For information about James Magee, The Hill, and The Cornudas Mountain Foundation:
http://mageehill.com/
https://www.amazon.com/James-Magee-Richard-R-Brettell/dp/379135079X

For information about Phil Minton:
https://www.philminton.co.uk/

For information about Audrey Chen:
http://www.audreychen.com/


INSTRUCTIONS FOR YOUR VISIT:

The Hill is on private land, near Cornudas Texas, 70 miles East of El Paso.

We will check-in all guests at Ranch Road 2317 from 2p.m. to 2:30 p.m. You can park on the side of the road. Check-in is mandatory.  After you check in, shuttles will be available to take you to the Hill from 2pm to 2:30pm. You are also welcome to walk to the Hill from this point, which is approximately two miles away. If walking, please allow time to get to the site by 3pm. Please be on time, as we won't be able to admit anyone once we close the check-in.

Please note that The Hill is on Mountain Standard Time (one hour behind Houston, San Antonio, Dallas, Austin, etc.).  Phone service cannot be relied on, but sometimes a signal is possible. If you get lost, feel free to call 713-248-3927. We will have this cell on, but cannot guarantee service. 

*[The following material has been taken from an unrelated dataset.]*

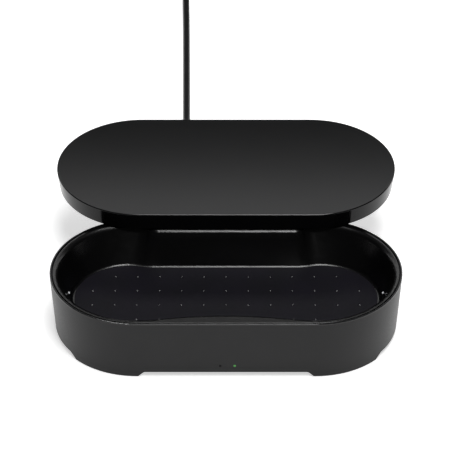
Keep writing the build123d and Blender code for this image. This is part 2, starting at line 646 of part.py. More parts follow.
with BuildPart() as ballast_plate:
    with Locations((0, BALLAST_Y, PLATE_TOP)):
        Box(*BALLAST_SIZE, align=ON_TOP)
    chamfer(ballast_plate.edges().group_by(Axis.Z)[-1], BALLAST_EDGE)
finish(ballast_plate, "ballast_plate")


# ---- lid catch: magnets and a sensor under the tray's front flange
with BuildPart() as base_magnets:
    with at([(-MAGNET_X, -MAGNET_Y), (MAGNET_X, -MAGNET_Y)], FLANGE_BOTTOM - MAGNET_SKIN):
        Cylinder(MAGNET_RADIUS, MAGNET_THICK, align=HUNG)
finish(base_magnets, "base_magnets")

with BuildPart() as lid_sensor:
    with Locations((0, -MAGNET_Y, FLANGE_BOTTOM - MAGNET_SKIN - MAGNET_THICK)):
        Box(*SENSOR_SIZE, align=HUNG)
finish(lid_sensor, "lid_sensor")


# ---- pivot: bushing in the base; pin, spring washer and clip turn with the lid
with BuildPart() as pivot_bushing:
    with Locations((0, PIVOT_Y, BUSHING_BOTTOM)):
        Cylinder(BUSHING_RADIUS, BUSHING_LENGTH,
                 align=ON_TOP)
    with Locations((0, PIVOT_Y, FLANGE_TOP)):
        Cylinder(BUSHING_FLANGE_R, BUSHING_FLANGE_T,
                 align=ON_TOP)
        Hole(PIN_RADIUS + PIN_FIT)
finish(pivot_bushing, "pivot_bushing")

with BuildPart() as thrust_washer:
    with BuildSketch(Plane.XY.offset(WASHER_BOTTOM)):
        with Locations((0, PIVOT_Y)):
            Circle(BUSHING_FLANGE_R)
            Circle(PIN_RADIUS + 2 * PIN_FIT, mode=Mode.SUBTRACT)
    extrude(amount=LID_BOTTOM - WASHER_BOTTOM)
finish(thrust_washer, "thrust_washer")

with BuildPart() as pivot_pin:
    with Locations((0, PIVOT_Y, PIN_BOTTOM)):
        Cylinder(PIN_RADIUS, LID_BOTTOM + PIN_IN_LID - PIN_BOTTOM,
                 align=ON_TOP)
        Hole(PIN_BORE)
    with BuildSketch(Plane.XY.offset(CLIP_TOP - CLIP_T)):
        with Locations((0, PIVOT_Y)):
            Circle(PIN_RADIUS)
            Circle(CLIP_GROOVE_R, mode=Mode.SUBTRACT)
    extrude(amount=CLIP_T, mode=Mode.SUBTRACT)
finish(pivot_pin, "pivot_pin")

with BuildPart() as wave_washer:
    with BuildSketch(Plane.XY.offset(CLIP_TOP)):
        with Locations((0, PIVOT_Y)):
            Circle(WAVE_WASHER_R)
            Circle(PIN_RADIUS + 2 * PIN_FIT, mode=Mode.SUBTRACT)
    extrude(amount=WAVE_WASHER_T)
finish(wave_washer, "wave_washer")

with BuildPart() as pin_clip:
    with BuildSketch(Plane.XY.offset(CLIP_TOP - CLIP_T)):
        with Locations((0, PIVOT_Y)):
            Circle(CLIP_RADIUS)
            Circle(CLIP_GROOVE_R, mode=Mode.SUBTRACT)
            Rectangle(2 * CLIP_GROOVE_R, CLIP_RADIUS, align=(Align.CENTER, Align.MAX),
                      mode=Mode.SUBTRACT)
    extrude(amount=CLIP_T)
finish(pin_clip, "pin_clip")


# ---- lid shell: flat satin top and drafted side wall, with a hub for the pin
with BuildPart() as lid_shell:
    add(stadium(LID_TOP, LID_INSET, LID_Y))
    extrude(amount=-LID_THICK, taper=LID_DRAFT_ANGLE)
    fillet(lid_shell.faces().sort_by(Axis.Z)[-1].edges(), LID_TOP_ROUND)
    fillet(lid_shell.faces().sort_by(Axis.Z)[0].edges(), LID_BOTTOM_ROUND)
    add(stadium(LID_BOTTOM, LID_RIM_INSET, LID_Y))
    extrude(amount=LID_CEILING - LID_BOTTOM, mode=Mode.SUBTRACT)
    with Locations((0, PIVOT_Y, LID_BOTTOM)):
        Cylinder(HUB_RADIUS, LID_CEILING - LID_BOTTOM,
                 align=ON_TOP)
    with at(LID_SCREWS, LID_FLOOR_TOP):
        Cylinder(LID_BOSS_RADIUS, LID_CEILING - LID_FLOOR_TOP,
                 align=ON_TOP)
        Cylinder(SCREW_RADIUS + SCREW_FIT, LID_SCREW_LENGTH,
                 align=ON_TOP, mode=Mode.SUBTRACT)
    with Locations((0, PIVOT_Y, LID_BOTTOM)):
        Cylinder(PIN_RADIUS, WIRE_Z + WIRE_PORT / 2 - LID_BOTTOM,
                 align=ON_TOP, mode=Mode.SUBTRACT)
    with Locations((0, PIVOT_Y, WIRE_Z)):
        Box(WIRE_PORT, 2 * HUB_RADIUS, WIRE_PORT,
            align=(Align.CENTER, Align.MIN, Align.CENTER), mode=Mode.SUBTRACT)
finish(lid_shell, "lid_shell")

with BuildPart() as lid_floor:
    add(stadium(LID_BOTTOM, LID_RIM_INSET + LID_FIT, LID_Y))
    extrude(amount=LID_FLOOR_THICK)
    with Locations((0, PIVOT_Y, LID_BOTTOM)):
        Cylinder(HUB_RADIUS + LID_FIT, LID_FLOOR_THICK,
                 align=ON_TOP, mode=Mode.SUBTRACT)
    with Locations((0, CHARGER_Y, LID_FLOOR_TOP)):
        with GridLocations(CHARGER_SIZE[0] - 2 * STANDOFF_RADIUS,
                           CHARGER_SIZE[1] - 2 * STANDOFF_RADIUS, 2, 2):
            Cylinder(STANDOFF_RADIUS, CHARGER_LIFT, align=ON_TOP)
    with at(LID_SCREWS, LID_BOTTOM):
        Cylinder(SCREW_RADIUS + SCREW_CLEAR, LID_FLOOR_THICK,
                 align=ON_TOP, mode=Mode.SUBTRACT)
        Cylinder(SCREW_HEAD_R + SCREW_CLEAR, SCREW_HEAD_SINK + LID_SCREW_HEAD_H,
                 align=ON_TOP, mode=Mode.SUBTRACT)
finish(lid_floor, "lid_floor")

with BuildPart() as lid_screws:
    with at(LID_SCREWS, LID_BOTTOM + SCREW_HEAD_SINK):
        Cylinder(SCREW_HEAD_R, LID_SCREW_HEAD_H, align=ON_TOP)
        Cylinder(SCREW_RADIUS, LID_SCREW_LENGTH, align=ON_TOP)
finish(lid_screws, "lid_screws")


# ---- wireless charger: coil and ferrite under the lid's top face, and its board
with BuildPart() as charging_coil:
    with BuildSketch(Plane.XY.offset(LID_CEILING - COIL_THICK)):
        with Locations((0, LID_Y)):
            Circle(COIL_OUTER)
            Circle(COIL_INNER, mode=Mode.SUBTRACT)
    extrude(amount=COIL_THICK)
finish(charging_coil, "charging_coil")

with BuildPart() as ferrite_sheet:
    with Locations((0, LID_Y, LID_CEILING - COIL_THICK)):
        Cylinder(FERRITE_RADIUS, FERRITE_THICK, align=HUNG)
finish(ferrite_sheet, "ferrite_sheet")

with BuildPart() as charger_board:
    with Locations((0, CHARGER_Y, CHARGER_BOTTOM)):
        Box(*CHARGER_SIZE, align=ON_TOP)
finish(charger_board, "charger_board")

with BuildPart() as charger_parts:
    for x, y, size in CHARGER_CHIPS:
        with Locations((x, CHARGER_Y + y, CHARGER_BOTTOM + CHARGER_SIZE[2])):
            Box(*size, align=ON_TOP)
finish(charger_parts, "charger_parts")

with BuildPart() as lid_magnets:
    with at([(x, LID_Y + MAGNET_Y) for x in (-MAGNET_X, 0, MAGNET_X)], LID_FLOOR_TOP):
        Cylinder(MAGNET_RADIUS, MAGNET_THICK, align=ON_TOP)
finish(lid_magnets, "lid_magnets")


# ---- wires: one bundle in the lid and down the hollow pin, one from there to the board
with BuildPart() as lid_wires:
    with BuildLine() as lid_wire_path:
        FilletPolyline((0, PIVOT_Y, PIN_BOTTOM), (0, PIVOT_Y, WIRE_Z),
                       (0, CHARGER_Y - CHARGER_SIZE[1] / 2, WIRE_Z),
                       radius=WIRE_BEND)
    with BuildSketch(Plane.XY.offset(PIN_BOTTOM)):
        with Locations((0, PIVOT_Y)):
            Circle(WIRE_RADIUS)
    sweep(path=lid_wire_path.line)
finish(lid_wires, "lid_wires")

with BuildPart() as base_wires:
    with BuildLine() as base_wire_path:
        FilletPolyline((0, PIVOT_Y, PIN_BOTTOM - WIRE_SLACK), (0, PIVOT_Y, BASE_WIRE_Z),
                       (0, BASE_WIRE_END, BASE_WIRE_Z), radius=BASE_WIRE_BEND)
    with BuildSketch(Plane.XY.offset(PIN_BOTTOM - WIRE_SLACK)):
        with Locations((0, PIVOT_Y)):
            Circle(WIRE_RADIUS)
    sweep(path=base_wire_path.line)
finish(base_wires, "base_wires")


# ---- cord: plug in the rear socket, tapered relief, run along the table, coil, USB plug
with BuildPart() as plug_barrel:
    with BuildSketch(Plane.XZ.offset(-PLUG_Y)):
        with Locations((SOCKET_X, SOCKET_Z)):
            Circle(BARREL_RADIUS)
            Circle(BARREL_BORE, mode=Mode.SUBTRACT)
    extrude(amount=BARREL_LENGTH)
finish(plug_barrel, "plug_barrel")

with BuildPart() as cord_plug:
    with BuildSketch(Plane.XZ.offset(-PLUG_Y)):
        with Locations((SOCKET_X, SOCKET_Z)):
            Circle(PLUG_RADIUS)
    extrude(amount=-PLUG_LENGTH)
    fillet(cord_plug.edges().group_by(Axis.Y)[-1], PLUG_ROUND)
    fillet(cord_plug.edges().group_by(Axis.Y)[0], LIP_ROUND)
finish(cord_plug, "cord_plug")

with BuildPart() as cord_relief:
    with Locations(Plane(origin=(SOCKET_X, PLUG_Y + PLUG_LENGTH, SOCKET_Z), z_dir=(0, 1, 0))):
        Cone(RELIEF_START_R, RELIEF_END_R, RELIEF_LENGTH, align=ON_TOP)
finish(cord_relief, "cord_relief")


def tube(points):
    """A cord's tube through points: straight runs joined by the largest arcs that the
    runs allow. Prints each arc's radius, and the volume over section times length."""
    corners = [Vector(*point) for point in points]
    radii = []
    for before, corner, after in zip(corners, corners[1:], corners[2:]):
        turn = radians((corner - before).get_angle(after - corner))
        shorter = min((corner - before).length, (after - corner).length)
        radii.append(ARC_SHARE * shorter / tan(turn / 2))
    with BuildPart() as cord:
        with BuildLine() as path:
            FilletPolyline(*points, radius=radii)
        with BuildSketch(Plane(origin=path.line @ 0, z_dir=path.line % 0)):
            Circle(CORD_RADIUS)
        sweep(path=path.line)
    length = sum(edge.length for edge in path.edges())
    share = cord.part.volume / (pi * CORD_RADIUS**2 * length)
    print("radii", [round(radius) for radius in radii],
          "length", round(length, 1), "volume share", round(share, 4))
    return cord


power_cord = tube(CORD_ROUTE)
finish(power_cord, "power_cord")

with BuildPart() as cord_coil:
    with BuildSketch(Plane.XZ):
        with Locations((COIL_MID_RADIUS, CORD_CLEAR)):
            RectangleRounded(COIL_WIDTH, COIL_THICKNESS, CORD_RADIUS,
                             align=(Align.CENTER, Align.MIN))
    revolve(axis=Axis.Z)
cord_coil.part.position = (COIL_X, COIL_Y, 0)
finish(cord_coil, "cord_coil")

cord_tail = tube(TAIL_ROUTE)
finish(cord_tail, "cord_tail")

with BuildPart() as usb_relief:
    with Locations(USB_PLANE):
        Cone(RELIEF_END_R, USB_RELIEF_R, USB_RELIEF, align=ON_TOP)
finish(usb_relief, "usb_relief")

with BuildPart() as usb_body:
    with Locations(USB_PLANE.offset(USB_RELIEF)):
        Box(USB_BODY[2], USB_BODY[0], USB_BODY[1], align=ON_TOP)
    fillet(usb_body.edges(), USB_ROUND)
finish(usb_body, "usb_body")

with BuildPart() as usb_shell:
    with Locations(USB_PLANE.offset(USB_RELIEF + USB_BODY[1])):
        Box(USB_SHELL[2], USB_SHELL[0], USB_SHELL[1], align=ON_TOP)
        Box(USB_SHELL[2] - 2 * USB_SHELL_WALL, USB_SHELL[0] - 2 * USB_SHELL_WALL, USB_SHELL[1],
            align=ON_TOP, mode=Mode.SUBTRACT)
finish(usb_shell, "usb_shell")

with BuildPart() as usb_tongue:
    with Locations(USB_PLANE.offset(USB_RELIEF + USB_BODY[1])):
        with Locations((USB_SHELL[2] / 2 - USB_SHELL_WALL, 0, 0)):
            Box(USB_TONGUE[2], USB_TONGUE[0], USB_TONGUE[1],
                align=(Align.MAX, Align.CENTER, Align.MIN))
finish(usb_tongue, "usb_tongue")
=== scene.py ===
"""Looks of the UV sanitizer box: finishes for its moulded parts, and the screws, cord,
strain relief and plugs with the detail that they have up close. Metres, in the frame of
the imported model; sizes in the sections below are in millimetres unless they say so."""

import math

import bmesh
import bpy
from mathutils import Matrix, Vector


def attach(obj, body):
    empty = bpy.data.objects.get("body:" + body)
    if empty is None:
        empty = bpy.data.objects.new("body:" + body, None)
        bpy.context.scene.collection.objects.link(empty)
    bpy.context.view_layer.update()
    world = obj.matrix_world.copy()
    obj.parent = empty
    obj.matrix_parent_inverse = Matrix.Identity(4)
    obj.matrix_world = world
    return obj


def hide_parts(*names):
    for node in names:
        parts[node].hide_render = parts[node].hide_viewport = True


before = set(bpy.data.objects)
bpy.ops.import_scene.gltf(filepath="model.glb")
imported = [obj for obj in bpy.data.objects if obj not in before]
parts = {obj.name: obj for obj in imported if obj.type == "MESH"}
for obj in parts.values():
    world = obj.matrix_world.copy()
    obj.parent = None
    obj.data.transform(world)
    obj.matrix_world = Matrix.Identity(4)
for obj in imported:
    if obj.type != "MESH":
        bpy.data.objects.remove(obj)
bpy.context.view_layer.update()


# ---- Outer shell
# One injection moulding in black ABS: a drafted stadium wall with a thin rim lip and four
# feet. The mould is spark-eroded, which leaves an even satin grain on every face.

def linear(hex_colour):
    """An sRGB hex colour as the linear RGBA that a shader takes."""
    channels = [int(hex_colour[place:place + 2], 16) / 255 for place in (1, 3, 5)]
    return [c / 12.92 if c <= 0.04045 else ((c + 0.055) / 1.055) ** 2.4 for c in channels] + [1.0]


def add_node(finish, kind, inputs=None, **settings):
    """Adds a shader node. An input is a value, or the socket that feeds it."""
    node = finish.node_tree.nodes.new(kind)
    for name, value in settings.items():
        setattr(node, name, value)
    for name, value in (inputs or {}).items():
        if isinstance(value, bpy.types.NodeSocket):
            finish.node_tree.links.new(value, node.inputs[name])
        else:
            node.inputs[name].default_value = value
    return node


def new_finish(name, colour, **constants):
    """A material whose constant values sit on the shader's own sockets, and its shader."""
    finish = bpy.data.materials.new(name)
    finish.use_nodes = True
    shader = finish.node_tree.nodes["Principled BSDF"]
    shader.inputs["Base Color"].default_value = linear(colour)
    for socket, value in constants.items():
        shader.inputs[socket.replace("_", " ")].default_value = value
    return finish, shader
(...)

Comfortable clothing and footwear, as well as a hat and sunscreen are recommended.                             
 
There will be restroom facilities near the parking area, and up on the site.

May’s Cafe in Cornudas will be serving food and beverages before and after the event.

This concert will happen, rain or shine.

Cameras and recording equipment are not permitted.

DIRECTIONS:

Here is Google Maps link for Cornudas, Texas.

To get to the Hill from El Paso:

Travel East on Highway 180. The turn-off for The Hill is Ranch Rd. 2317 off of Highway 180.

This turn-off is 26 miles past the U.S. border checkpoint. The exit is on the right. We will have a small sign posted.

If you pass May's Cafe on the left on 180, you've gone too far.

Parking will be below the site, along the left side of Ranch Rd. 2317.